We’ve looked at which type of problems customers have been solving over the last several years using SPSS, and instead of doing something radically different, the low-hanging fruit is trying to scale those solutions. We’ve had a lot of customers doing insurance claims management for [detecting] fraud, and now we can scale that because IBM has relationships with every insurance company out there. If you look at telcos doing customer churn, retail companies doing market basket analysis… all these solutions that we’d developed in the past customer by customer, we can now standardise and scale to many, many customers.

How has the acquisition affected employees?
One of the key things with SPSS is that its R&D organisation is its crown jewel – that’s an area where we’re increasing our focus, and adding lots of pre-sales people.

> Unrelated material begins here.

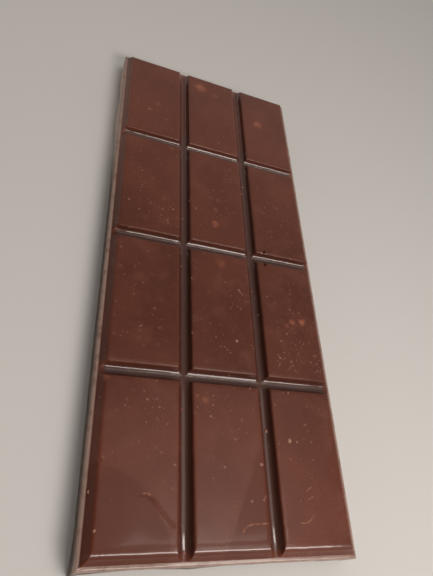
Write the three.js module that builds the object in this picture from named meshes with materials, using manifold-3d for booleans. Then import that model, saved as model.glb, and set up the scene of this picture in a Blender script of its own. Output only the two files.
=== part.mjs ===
// A moulded chocolate bar of plain rectangular blocks, lying flat with its blocks up.
// Millimetres, +Z up, the bar's length along Y. The origin is the middle of the underside.
import * as THREE from "three";
import { mergeVertices } from "three/addons/utils/BufferGeometryUtils.js";
import Module from "manifold-3d";

const wasm = await Module();
wasm.setup();

// Blocks and the grooves between them.
const COLUMNS = 3;
const ROWS = 4;
const BLOCK_WIDTH = 17.5;
const BLOCK_LENGTH = 36.2;
const GROOVE_WIDTH = 3.75;
const GROOVE_DEPTH = 2.15;
const EDGE_RADIUS = 0.5; // softens a block's top along a groove
const BORDER_EDGE_RADIUS = 1.1; // softens the blocks' top all round the bar

// Heights, from the underside.
const BAR_HEIGHT = 8;
const RIM_HEIGHT = 5.85;

// The border: a slope down from the blocks, then a narrow rim that rounds over into the wall.
const SLOPE_RUN = 1.5;
const SLOPE_FILLET = 0.45; // the hollow between the slope and the rim
const RIM_WIDTH = 0.95;
const RIM_RADIUS = 0.7;

// The poured side, which is the lower edge of the wall.
const WALL_DRAFT = 0.1; // how far the wall leans out on its way down
const FOOT_RADIUS = 0.3; // rounding of the wall's lower edge
const CORNER_RADIUS = 1.2;
const POURED_CORNER_RADIUS = 2.2; // the near left corner, where the pour fell short
// Places where the poured edge bulges out of the mould or falls short of it.
const POUR_SWELLS = [
  { side: "left", centre: 72, reach: 7, out: 0.25 },
  { side: "left", centre: 49, reach: 9, out: -0.8 },
  { side: "left", centre: 30, reach: 6, out: 0.2 },
  { side: "left", centre: -35, reach: 14, out: 0.1 },
  { side: "near", centre: -33, reach: 11, out: -0.55 },
  { side: "near", centre: -8, reach: 5, out: 0.3 },
  { side: "near", centre: 32, reach: 12, out: -0.3 },
  { side: "far", centre: -12, reach: 9, out: 0.2 },
];

// How finely curves and the wall are divided.
const ARC_STEPS = 6; // segments in a quarter turn of a groove's floor
const EDGE_STEPS = 3; // segments in a softened edge
const BORDER_STEPS = 5; // segments in the softened edge round the bar
const WALL_POINT_SPACING = 3;
const CORNER_SHARPNESS = 12; // keeps a side's swell from reaching round its corner
const FOOT_OUTSET = 0.05; // keeps the two slabs' walls from lying on each other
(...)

Has SPSS’s headcount gone up or down since the acquisition?
That’s information we don’t disclose. What I spend my days and nights focused on is adding pre-sales people in and outside the organisation as we branch out to some of these other industries.

“Just about every company out there now realises the importance of social media and there is very much a growing interest in that space”

Do you see your software being used increasingly to analyse consumer-generated media?
Absolutely, because 80% of the data that’s being created out there is unstructured and a lot of it is social media. This whole data collection space is a very strategic one for us. Sometimes people think that all the capabilities we have for text analytics and surveys and whatnot is very much a market-research-only play – what I’ve been telling customers is it’s really not. Yes, we sell a lot of text analytics and survey products to market research companies and they’re a very important segment for us, but the same capabilities are also now being used for commercial customers. Particularly using text analytics to analyse social media and sentiment analysis is absolutely critical to a lot of our customers. Tomorrow we’re giving out an insight award to RTL Netherlands and InSites Consulting for using SPSS to analyse social media conversations to do a better job of their entertainment programming. Just about every company out there now realises the importance of social media and there is very much a growing interest in that space.

What other applications do you see for predictive analytics and data mining in the future?
Right now we’re announcing a product called Decision Management 6.0 which brings data mining and predictive analytics to the business user We now have the ability to take the combination of predictive models and simple business rules to optimise any decision that gets made, so industry by industry we’ve identified a couple of key solution areas: retail market basket analysis and assortment planning, for instance, or telecoms companies are very interested in customer churn and new customer acquisition. With the Decision Management platform we have the ability to take data mining into just about any business process in any industry, so that’s very exciting.